Hiatt began his career as a songwriter for a publishing company in the early 1970s. His first brush with success came in 1974 when Three Dog Night scored a hit with one of the songs he had written, “Sure As I’m Sitting Here.” That same year he recorded his debut album, Hangin’ Around the Observatory for Epic Records. That album and the next year’s Overcoats, sunk like molten bricks, and Hiatt was promptly released from his contract. He signed with MCA and made two even more impressive albums, Slug Line and Two Bit Monsters, before finding himself out of a contract once again.
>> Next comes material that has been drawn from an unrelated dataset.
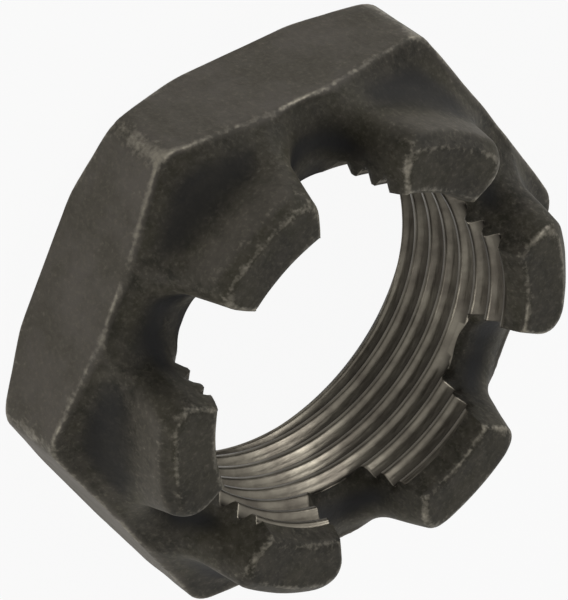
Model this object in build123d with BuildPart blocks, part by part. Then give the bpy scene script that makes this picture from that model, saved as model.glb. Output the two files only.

Next came a stint with Geffen Records, where he made three more wonderful albums; All of a Sudden, Riding with the King, and Warming Up to the Ice Age.

But those records also failed to sell as well as hoped, and Hiatt went label shopping once again, eventually signing with A&M. That led to a nearly decade-long streak (from the mid 80 to the mid 90s) of wonderful albums such as Bring the Family, Slow Turning, Stolen Moments, Perfectly Good Guitar,  and Walk On (the later two with yet another different label, Capitol). While Hiatt didn’t turn into a Michael Jackson hit-making machine during those years, his albums did finally start selling better and cemented his reputation as a top-notch songwriter and recording artist. Hiatt was part of super-group Little Village, an ensemble that also featured Ry Cooder, Nick Lowe, and Jim Keltner. Those same musicians played on Hiatt’s perfectly crafted Bring the Family album in 1987, but as Little Village they only recorded the one album in 1992.

Hiatt eventually abandoned the major label ship and has continued to steadily release consistently fine new albums on smaller labels such as Vanguard and New West. His latest offering, 2011’s Dirty Jeans & Mudslide Hymns is a particularly outstanding collection of tunes. Songs like “Damn This Town,” “Train to Birmingham,” and “Adios to California” rank as some of the best he’s ever written. Considering the wealth of gems in his back catalog, that is saying a lot.